Be­hind these over­size doors is an ex­pan­sive white space, open but for a se­ries of ar­eas as­signed by thick square columns con­nected by 36 star-shaped ribbed vaults and arches. Look­ing through it, the struc­ture ap­pears as a sur­real white for­est, echo­ing the real arch­ing trees that lead to the front door, but the ar­chi­tec­ture most ac­cu­rately re­sem­bles a church. In­deed, ar­chi­tect Cen­tonze chris­tened the project ‘La Grande Chiesa’ or ‘The Big Church’. Even the floor plan has a cathe­dral’s tra­di­tional Latin cross shape, with naves, transept and apse, around which lie the six en­suite bath­rooms. The scale of the place is am­pli­fied by a monas­tic in­te­rior of white paint and stone floors. “We wanted an open, light and un­clut­tered home, which is kept at its most sim­ple,” says owner Gio­vanni, quot­ing Leonardo da Vinci: “Sim­plic­ity is the ul­ti­mate so­phis­ti­ca­tion.”

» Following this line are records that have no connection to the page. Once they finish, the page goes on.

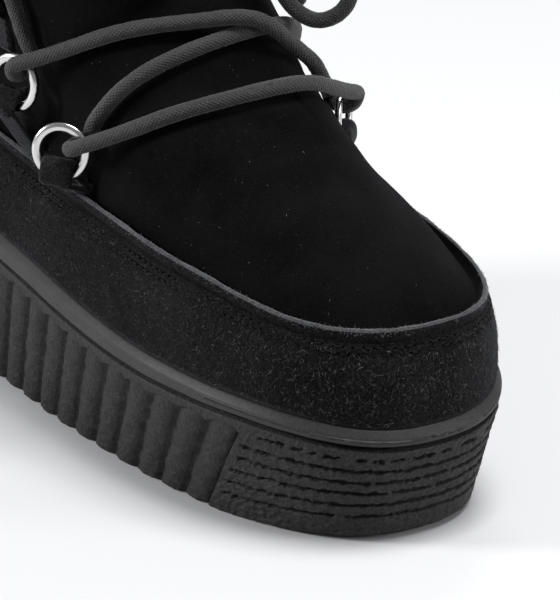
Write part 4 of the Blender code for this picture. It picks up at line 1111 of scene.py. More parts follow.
def face_normal(pts, f):
    n = np.zeros(3)
    for k in range(1, len(f) - 1):
        n += np.cross(pts[f[k]] - pts[f[0]], pts[f[k + 1]] - pts[f[0]])
    return n


def facing_out_open(pts, quads):
    """Turns a wall's faces round when most of them look towards its own middle."""
    mid = pts[quads].mean(axis=1)
    n = np.cross(pts[quads[:, 1]] - pts[quads[:, 0]], pts[quads[:, 3]] - pts[quads[:, 0]])
    centre = mid.mean(axis=0)
    return quads if ((mid - centre) * n)[:, :2].sum() > 0 else quads[:, ::-1]


# ---------------------------------------------------------------- sole band
def fine_band():
    """Rounded rubber band with a bevelled upper edge, over a dark groove."""
    rows = []
    for inset, low, lift in (
        (3.4, True, 0.32), (BAND_NECK, True, 0.34), (BAND_NECK, True, 0.95), (1.7, True, 1.3), (0.5, True, 1.5), (0.0, True, 1.75),
        (-0.32, True, 2.2), (-0.48, True, 2.9), (-0.5, True, 3.8), (-0.5, False, -3.6), (-0.48, False, -2.9), (-0.38, False, -2.45),
        (-0.1, False, -2.0), (0.5, False, -1.2), (0.95, False, -0.62), (1.2, False, -0.36), (1.55, False, -0.14), (2.1, False, -0.03), (3.6, False, 0.0),
    ):
        rows.append(whole(lambda side, u: level_ring(side, u, inset, lip_z if low else band_top_z, lift), 210))
    g = np.array(rows)
    n = grid_normals(g)
    soft = 0.07 * noise(g, 9.0, 21) + 0.03 * noise(g, 2.2, 22)
    g = g + n * soft[:, :, None] * (np.arange(len(g)) > 3)[:, None, None]
    pts = g.reshape(-1, 3)
    quads = grid_faces(*g.shape[:2])
    wall = facing_out_open(pts, quads).tolist()
    caps = []
    m, h = g.shape[1], g.shape[1] // 2
    for base, up in ((0, -1), ((len(g) - 1) * m, 1)):
        for i in range(h):
            f = [base + i, base + i + 1, base + (m - i - 1) % m, base + (m - i) % m]
            f = [v for k, v in enumerate(f) if v not in f[:k]]
            if len(f) > 2:
                caps.append(f if face_normal(pts, f)[2] * up > 0 else f[::-1])
    return piece("welt_band", pts, wall + caps, BAND_RUBBER, replaces=["sole_band"])


# ---------------------------------------------------------------- upper
# creases and soft swells: a point on the surface's side (x sign, s, z), the way the crease runs,
# half length, width, depth (negative swells)
CREASE_COLUMNS = ("x", "s", "z", "dx", "ds", "dz", "long", "wide", "deep")
CREASES = (
    # flex lines across the instep, very soft
    (2.0, 77.0, 101.0, 1.0, 0.05, -0.1, 30.0, 4.5, 0.35),
    (-8.0, 90.0, 106.0, 1.0, 0.12, 0.1, 26.0, 5.5, 0.45),
    (6.0, 104.0, 115.0, 1.0, -0.1, -0.1, 26.0, 5.0, 0.5),
    # hollow between the strands, outer side
    (-30.0, 128.0, 108.0, 0.3, 0.8, -0.5, 24.0, 9.0, 0.8),
    (30.0, 126.0, 108.0, -0.3, 0.8, -0.5, 24.0, 9.0, 0.7),
    # swell of the vamp over the toes
    (-6.0, 46.0, 84.0, 1.0, 0.0, 0.0, 26.0, 22.0, -0.5),
    # folds at the front of the ankle
    (0.0, 128.0, 137.0, 1.0, 0.0, 0.05, 30.0, 4.0, 0.9),
    (4.0, 134.0, 148.0, 1.0, 0.0, -0.1, 24.0, 5.0, 0.6),
    # slanting folds on both sides of the ankle
    (-38.0, 178.0, 128.0, 0.0, 0.95, 0.3, 34.0, 5.0, 1.0),
    (-38.0, 196.0, 118.0, 0.0, 0.95, 0.32, 30.0, 6.0, 0.8),
    (-40.0, 214.0, 146.0, 0.0, 0.97, 0.2, 30.0, 6.0, 0.7),
    (38.0, 178.0, 127.0, 0.0, 0.95, 0.28, 32.0, 5.5, 0.9),
    (38.0, 200.0, 117.0, 0.0, 0.95, 0.34, 28.0, 6.0, 0.8),
    (40.0, 212.0, 150.0, 0.0, 0.97, 0.18, 28.0, 6.0, 0.7),
    # folds behind the ankle
    (0.0, 258.0, 128.0, 1.0, 0.0, 0.06, 26.0, 4.5, 0.8),
    (-4.0, 258.0, 142.0, 1.0, 0.0, -0.08, 24.0, 5.0, 0.7),
)


def creased(g, n):
    """Moves a grid in along its normals by the crease table: a soft trough with low shoulders."""
    move = np.zeros(g.shape[:2])
    for row in CREASES:
        k = dict(zip(CREASE_COLUMNS, row))
        c = np.array([k["x"], k["s"], k["z"]])
        d = unit((k["dx"], k["ds"], k["dz"]))
        near = np.linalg.norm(g - c, axis=2)
        i = np.unravel_index(np.argmin(near), near.shape)
        c, m = g[i], n[i]
        across = unit(np.cross(m, d))
        v = g - c
        along = v @ d
        off = v @ across + 0.12 * k["wide"] * np.sin(along / 7.0)
        depth = v @ m
        q = off / k["wide"]
        shape = np.exp(-(q**2)) - 0.35 * np.exp(-((np.abs(q) - 1.9) ** 2)) if k["deep"] > 0 else np.exp(-(q**2))
        move += k["deep"] * shape * np.exp(-((along / k["long"]) ** 4)) * (depth > -34.0) * ((n @ m) > 0.1)
    return move


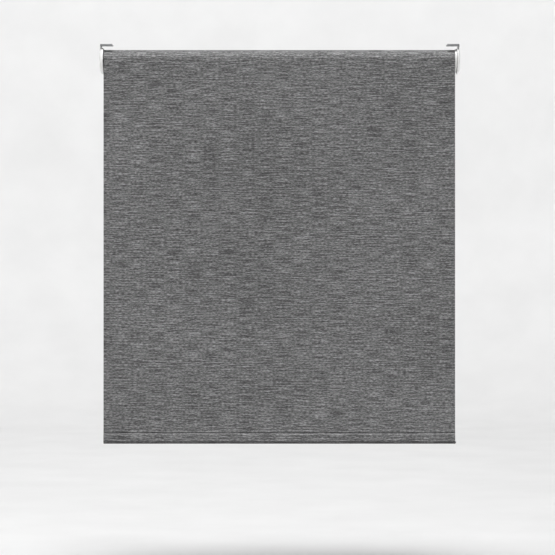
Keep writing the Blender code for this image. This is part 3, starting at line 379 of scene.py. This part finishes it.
def make_materials():
    """One material for each slot of the record."""
    along_x = (12, 2600, 2600)
    around = (1800, 260, 260)
    return {
        "dark_grey_cloth": make_cloth_material("melange_cloth", CLOTH_LEVEL),
        "white_gloss_plastic": make_gloss_plastic(),
        "zinc_plated_steel": make_zinc(),
        "plain_steel": make_metal("machined_steel", (0.55, 0.55, 0.56), 0.32, around),
        "aluminium": make_metal("extruded_aluminium", (0.72, 0.73, 0.74), 0.36, along_x),
        "natural_nylon": make_plastic("natural_nylon_moulding", (0.7, 0.68, 0.63), 0.45),
        "black_plastic": make_plastic("black_moulding", (0.03, 0.03, 0.032), 0.5),
        "grey_plastic": make_plastic("grey_moulding", (0.085, 0.085, 0.088), 0.5),
        "cell_sleeve": make_plastic("cell_sleeve_film", (0.05, 0.2, 0.32), 0.3, 0.01),
        "circuit_board": make_board(),
        "copper_winding": make_winding(),
        "nickel_magnet": make_metal("nickel_plate", (0.6, 0.58, 0.54), 0.22, (300, 300, 300)),
        "lamp_lens": make_plastic("frosted_lens", (0.7, 0.78, 0.74), 0.18, 0.01),
        "brass": make_metal("cut_brass", (0.72, 0.53, 0.24), 0.3, around),
    }


def finish_frame(materials):
    """Materials and eased edges on the model's own solids."""
    slots = {part["node"]: part["material_slot"] for part in frame["record"]["subparts"]}
    for name, item in frame["nodes"].items():
        item.data.materials.clear()
        item.data.materials.append(materials[slots[name]])
        item.data.shade_smooth()
        weld = item.modifiers.new("Weld", "WELD")
        weld.merge_threshold = WELD_DISTANCE
        bevel = item.modifiers.new("Eased", "BEVEL")
        bevel.width = EASED_EDGES.get(slots[name], EASED_EDGE)
        bevel.segments = EASED_SEGMENTS
        bevel.limit_method = "ANGLE"
        bevel.angle_limit = EASED_ANGLE
        item.modifiers.new("Flat faces", "WEIGHTED_NORMAL").keep_sharp = True


# Cloth


def add_sheet(name, profile, start, columns, material, wave=None):
    """A sheet that runs across the width and follows a line of (y, z) points down its length.

    start is where the first point lies along the cloth, which is how neighbouring sheets share one weave.
    """
    across = [CLOTH_LEFT + CLOTH_WIDTH * i / columns for i in range(columns + 1)]
    along = [start]
    for a, b in zip(profile, profile[1:]):
        along.append(along[-1] - math.dist(a, b))
    points = []
    for y, z in profile:
        points += [(x, y + (wave(x, z) if wave else 0.0), z) for x in across]
    faces = []
    row = columns + 1
    for r in range(len(profile) - 1):
        for c in range(columns):
            corner = r * row + c
            faces.append((corner, corner + row, corner + row + 1, corner + 1))
    mesh = bpy.data.meshes.new(name)
    mesh.from_pydata(points, [], faces)
    weave = mesh.uv_layers.new(name="weave")
    for loop in mesh.loops:
        r, c = divmod(loop.vertex_index, row)
        weave.data[loop.index].uv = (across[c], along[r])
    mesh.shade_smooth()
    mesh.materials.append(material)
    sheet = bpy.data.objects.new(name, mesh)
    bpy.context.scene.collection.objects.link(sheet)
    return sheet


def thicken(sheet):
    """Gives a sheet the thickness of the cloth, half to each side."""
    solid = sheet.modifiers.new("Thickness", "SOLIDIFY")
    solid.thickness = CLOTH_THICKNESS
    solid.offset = 0.0
    sheet.modifiers.new("Flat faces", "WEIGHTED_NORMAL")


def hang_wave(x, z):
    """How far the hanging cloth stands off its plane: nothing at the roll and the bar, a little between."""
    free = math.sin(math.pi * (DROP_HIGH.z - z) / (DROP_HIGH.z - DROP_LOW.z))
    swell = HANG_WAVE * noise.noise(Vector((WAVE_SCALE[0] * x, WAVE_SCALE[1] * z, WAVE_SLICE)))
    edge = min(x - CLOTH_LEFT, CLOTH_RIGHT - x)
    return max(0.0, free) * (swell + EDGE_CURL * math.exp(-edge / EDGE_REACH))


def add_wound_cloth(material):
    """The cloth still on the tube, as the spiral that it is wound in."""
    outer = ROLL_RADIUS - CLOTH_THICKNESS / 2
    steps = round(WRAPS * WRAP_STEPS)
    profile = []
    for i in range(steps, -1, -1):
        turn = FULL_TURN * WRAPS * i / steps
        radius = outer - WRAP_PITCH * turn / FULL_TURN
        profile.append((-radius * math.cos(turn), AXIS_HEIGHT + radius * math.sin(turn)))
    length = sum(math.dist(a, b) for a, b in zip(profile, profile[1:]))
    sheet = add_sheet("wound_cloth", profile, AXIS_HEIGHT + length, WOUND_COLUMNS, material)
    thicken(sheet)
    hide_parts("fabric_roll")
    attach(sheet, "roller")


def add_hanging_cloth(material):
    """The cloth that hangs from the front of the roll to just above the hem."""
    top = -(ROLL_RADIUS - CLOTH_THICKNESS / 2) - ROLL_CLEARANCE
    length = DROP_HIGH.z - HEM_START - SEAM_GAP
    profile = []
    for i in range(DROP_ROWS + 1):
        share = i / DROP_ROWS
        profile.append((top + (HEM_MIDDLE - top) * share, DROP_HIGH.z - length * share))
    sheet = add_sheet("hanging_cloth", profile, AXIS_HEIGHT, DROP_COLUMNS, material, hang_wave)
    thicken(sheet)
    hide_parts("fabric_drop")
    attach(sheet, "frame")
    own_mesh(sheet)


def darken_rows(sheet, material, low, high):
    """Gives the rows between two heights the darker cloth material."""
    if material.name not in sheet.data.materials:
        sheet.data.materials.append(material)
    for face in sheet.data.polygons:
        if low < face.center.z < high:
            face.material_index = 1


def add_hem(material, darker_cloth):
    """The pocket: a ridge and crease at the weld, a front with one dent, a round foot, a plain back."""
    foot_centre = HEM_BOTTOM + CLOTH_THICKNESS / 2 + HEM_FOOT_RADIUS
    profile = [(HEM_MIDDLE, HEM_START)]
    profile += [(HEM_MIDDLE - share * SEAM_RIDGE, CREASE + up * MM) for share, up in SEAM_PROFILE]
    profile += [(HEM_MIDDLE - out * MM, HEM_TOP - down * MM) for out, down in HEM_FRONT]
    for i in range(HEM_FOOT_STEPS + 1):
        turn = math.pi * i / HEM_FOOT_STEPS
        y = HEM_MIDDLE - HEM_FOOT_RADIUS * math.cos(turn)
        profile.append((y, foot_centre - HEM_FOOT_RADIUS * math.sin(turn)))
    profile += [(HEM_MIDDLE + out * MM, HEM_TOP - down * MM) for out, down in HEM_BACK]
    sheet = add_sheet("hem", profile, HEM_START, HEM_COLUMNS, material)
    # Painted shade along the weld crease, and darker cloth round the foot of the hem
    darken_rows(sheet, darker_cloth, CREASE - WELD_REACH, CREASE + WELD_REACH)
    darken_rows(sheet, darker_cloth, HEM_BOTTOM, HEM_BOTTOM + DARKENED_FOOT)
    thicken(sheet)
    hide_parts("hem_pocket")
    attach(sheet, "bottom_rail")


def add_spring(material):
    """The coil behind the idle pin."""
    sides, wire = SPRING_SIDES, SPRING_WIRE
    coil = (SPRING_HIGH.y - SPRING_LOW.y) / 2 - wire
    middle = Vector((0, (SPRING_HIGH.y + SPRING_LOW.y) / 2, AXIS_HEIGHT))
    steps = round(SPRING_TURNS * SPRING_STEPS)
    points = []
    for i in range(steps + 1):
        turn = FULL_TURN * SPRING_TURNS * i / steps
        x = SPRING_LOW.x + wire + (SPRING_HIGH.x - SPRING_LOW.x - 2 * wire) * i / steps
        outward = Vector((0, math.cos(turn), math.sin(turn)))
        for k in range(sides):
            round_wire = FULL_TURN * k / sides
            ring = outward * (coil + wire * math.cos(round_wire))
            points.append(middle + ring + Vector((x + wire * math.sin(round_wire), 0, 0)))
    faces = []
    for i in range(steps):
        for k in range(sides):
            a, b = i * sides + k, i * sides + (k + 1) % sides
            faces.append((a, b, b + sides, a + sides))
    faces.append(tuple(reversed(range(sides))))
    faces.append(tuple(range(steps * sides, (steps + 1) * sides)))
    mesh = bpy.data.meshes.new("spring_coil")
    mesh.from_pydata(points, [], faces)
    mesh.shade_smooth()
    mesh.materials.append(material)
    spring = bpy.data.objects.new("spring_coil", mesh)
    bpy.context.scene.collection.objects.link(spring)
    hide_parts("idle_spring")
    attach(spring, "roller")
    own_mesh(spring)


# Floor, light and camera


def add_stage():
    """A round pale floor that sweeps up into a wall, outside the camera of any view."""
    line = [(FLOOR_RADIUS - FLOOR_LIP, FLOOR_HEIGHT)]
    for i in range(SWEEP_STEPS + 1):
        turn = math.pi / 2 * i / SWEEP_STEPS
        out = FLOOR_RADIUS + SWEEP_RADIUS * math.sin(turn)
        line.append((out, FLOOR_HEIGHT + SWEEP_RADIUS * (1 - math.cos(turn))))
    line.append((FLOOR_RADIUS + SWEEP_RADIUS, WALL_TOP))
    points = []
    for out, z in line:
        for k in range(SPOKES):
            turn = FULL_TURN * k / SPOKES
            points.append((out * math.cos(turn), out * math.sin(turn), z))
    faces = [tuple(range(SPOKES))]
    for i in range(len(line) - 1):
        for k in range(SPOKES):
            a, b = i * SPOKES + k, i * SPOKES + (k + 1) % SPOKES
            faces.append((a, a + SPOKES, b + SPOKES, b))
    mesh = bpy.data.meshes.new("floor")
    mesh.from_pydata(points, [], faces)
    mesh.shade_smooth()
    darker, lighter = ((shade, shade, shade) for shade in PAPER_GREYS)
    paper = start_material("pale_paper", (PAPER_GREY, PAPER_GREY, PAPER_GREY), 0.8)
    fibres = grain(paper, (4, 4, 4), 3.0)
    set_shader(paper, "Base Color", ramp(paper, fibres, [(0.3, darker), (0.7, lighter)]))
    mesh.materials.append(paper)
    floor = bpy.data.objects.new("floor", mesh)
    bpy.context.scene.collection.objects.link(floor)


def add_area_light(name, place, target, size, power):
    """A rectangular light at a place, turned towards its target."""
    light = bpy.data.lights.new(name, "AREA")
    light.shape = "RECTANGLE"
    light.size, light.size_y = size
    light.energy = power
    lamp = bpy.data.objects.new(name, light)
    lamp.location = place
    lamp.rotation_mode = "QUATERNION"
    lamp.rotation_quaternion = (Vector(target) - Vector(place)).to_track_quat("-Z", "Y")
    bpy.context.scene.collection.objects.link(lamp)


def add_lights():
    """Three soft lights and a faint even glow."""
    for name, (place, target, size, power) in LIGHTS.items():
        add_area_light(name, place, target, size, power)
    world = bpy.data.worlds.new("studio")
    world.use_nodes = True
    background = world.node_tree.nodes["Background"]
    background.inputs["Color"].default_value = (1.0, 1.0, 1.0, 1.0)
    background.inputs["Strength"].default_value = WORLD_STRENGTH
    bpy.context.scene.world = world


def add_camera():
    """The photograph's view: square on, from in front of the cloth."""
    data = bpy.data.cameras.new("camera")
    data.sensor_width = SENSOR
    data.lens = SENSOR * CAMERA_DISTANCE / VIEW_WIDTH
    data.clip_end = CLIP_END
    camera = bpy.data.objects.new("camera", data)
    camera.location = (CAMERA_ACROSS, DROP_LOW.y - CAMERA_DISTANCE, CAMERA_HEIGHT)
    camera.rotation_euler = (math.pi / 2, 0, 0)
    bpy.context.scene.collection.objects.link(camera)
    bpy.context.scene.camera = camera


def main():
    bpy.context.scene.view_settings.view_transform = "Standard"
    materials = make_materials()
    add_camera()
    finish_frame(materials)
    cloth = materials["dark_grey_cloth"]
    add_wound_cloth(cloth)
    # A darker copy of the cloth: painted shade for the weld crease, and the darker foot of the hem
    darker_cloth = make_cloth_material("darkened_cloth", CLOTH_LEVEL * DARKENED_LEVEL)
    add_hem(cloth, darker_cloth)
    add_hanging_cloth(make_cloth_material("upright_melange_cloth", CLOTH_LEVEL, "Upright"))
    add_spring(materials["plain_steel"])
    add_stage()
    add_lights()


main()
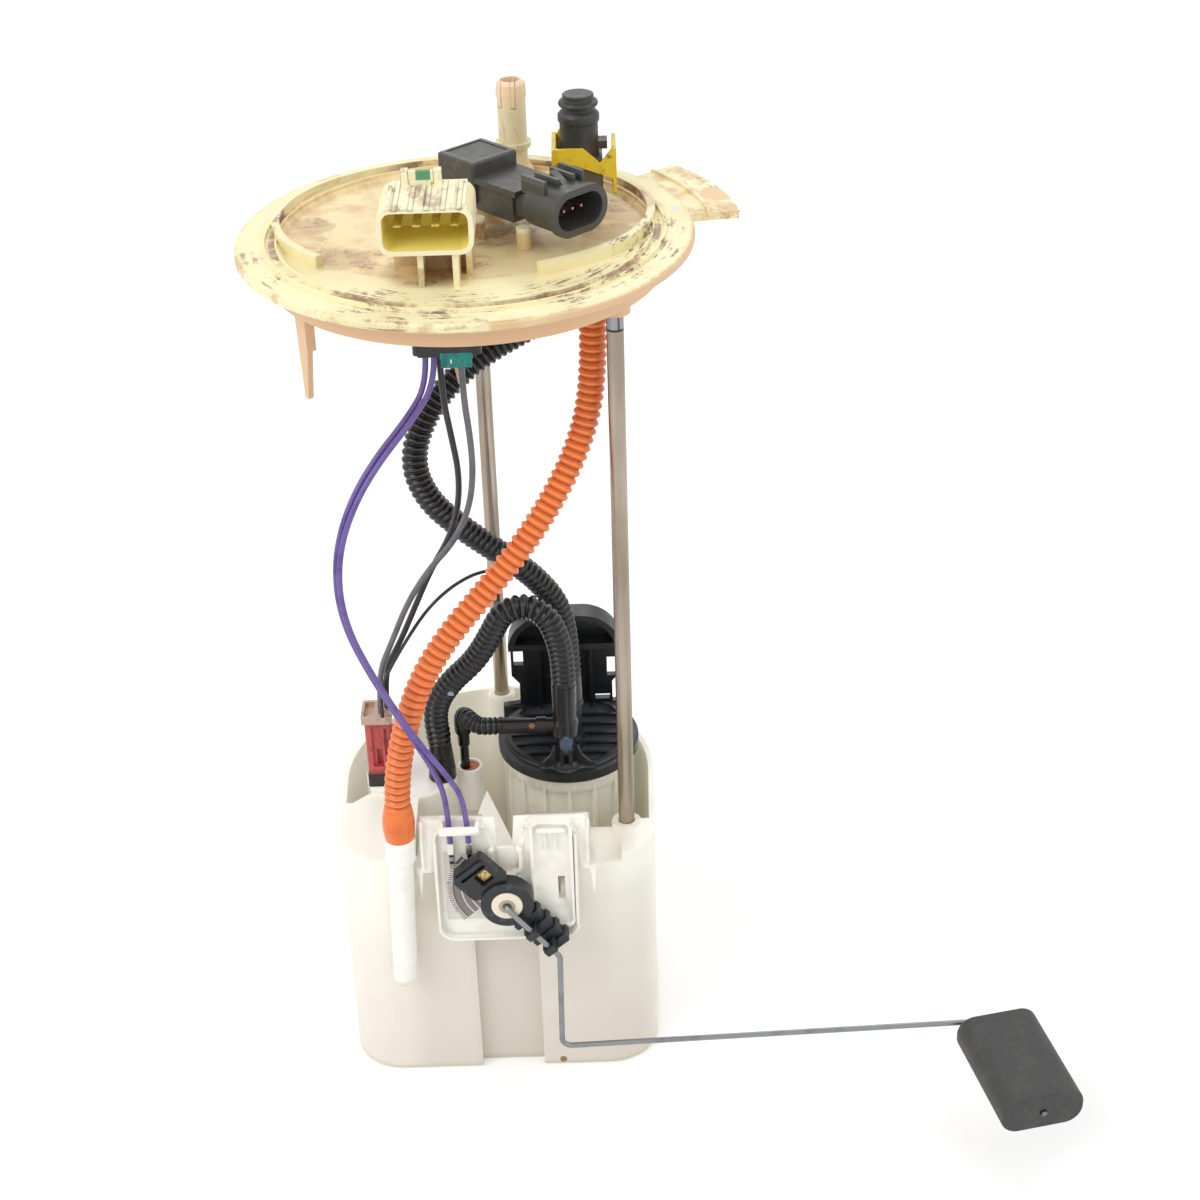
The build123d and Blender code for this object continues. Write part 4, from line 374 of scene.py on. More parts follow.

White for­est, big church — Masse­ria Diso is also com­pared to an Ital­ian pi­azza by both the ar­chi­tect and the lady of the house. “And just like in a large pi­azza, the chil­dren are al­ways tempted to run around it,” says Giang with a smile. Cen­tonze ex­plains that the open space, with its arches and vaults, de­ter­mines the pub­lic meet­ing point, while each room and suite that leads away from this hub prom­ises pri­vacy.

This idea that the build­ing’s ar­chi­tec­ture gra­ciously paves the way is echoed in one of the most no­table struc­tural changes; the open­ing of the back wall onto a newly built pool. In­spired by ar­chi­tect Renzo Pi­ano and his use of axes, Cen­tonze wanted to cre­ate an axis from the gated en­trance, to­wards the front door, con­tin­u­ing in a di­rect line to­wards the pool at the end. “The ra­tio­nale is that it adds a feel­ing of flow,” he ex­plains, “and cre­ates lines of light in the space.” Fill­ing the light-filled space is an eclec­tic mix of mid-20th­cen­tury fur­ni­ture, fam­ily heir­looms and con­tem­po­rary de­signs, along with Gio­vanni’s col­lec­tion of vin­tage de­sign pieces and minia­ture car mod­els, what Giang calls “Dad’s un­touch­able toys”.

The vin­tage of their home is just as sig­nif­i­cant. There is some­thing in this build­ing’s quiet jux­ta­po­si­tions: its hum­ble, ru­ral ex­te­rior in con­trast to the grander in­te­rior for in­stance.

“We wanted to keep the soul of the build­ing,” says Gio­vanni. “We wanted to pre­serve its ar­chi­tec­tural im­print and add a con­tem­po­rary feel to the to­bacco fac­tory with­out for­get­ting its past.” The re­sult is bound to en­tice the Fav­il­lis to stay a lit­tle longer at this home.